I'm on record as having called the housing crisis, the oil spike, and the dot-com collapse. See Downside, where I've been making occasional predictions since 2000 based on fundamentals. Take a look at 2006-01-01 on "News" on the Downside site, which I own.

It's not that hard to detect a bubble. The fundamentals will tell you that. For housing, the median house price is normally about 2x to 3x the median income. That ratio hit 4 for the US nationally and went as high as 10 in some markets, like California. It was obvious that something had to give. The housing market was running on "greater fool theory", which never works for long.

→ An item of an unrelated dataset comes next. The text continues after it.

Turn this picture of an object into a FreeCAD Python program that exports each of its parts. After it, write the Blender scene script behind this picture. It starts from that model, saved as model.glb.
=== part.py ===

But predicting when a bubble will collapse is tough. Both I and Burry expected it a year or two earlier than it happened. It was blindingly obvious that something had to break. But when? The Fed kept interest rates artificially low for several years longer than they should have, which both postponed the inevitable and made it worse when it happened. As William McChesney Martin, Chairman of the Fed in the 1960s, wrote, it is the duty of the Fed "to take away the punch bowl just as the party gets going". Greenspan failed in that duty.

Burry had to maintain his short positions for longer than was comfortable, and he bailed out just before things really tanked.

From a more general perspective, part of the problem was the refusal to recognize the runup in housing prices as inflation. We used to hear talk of a "wealth effect" from increasing housing prices. But that was fictitious, and we don't hear that phrase used much now. House prices are vastly underweighted in the CPI (a change in the 1980s), and this distorts our view of inflation.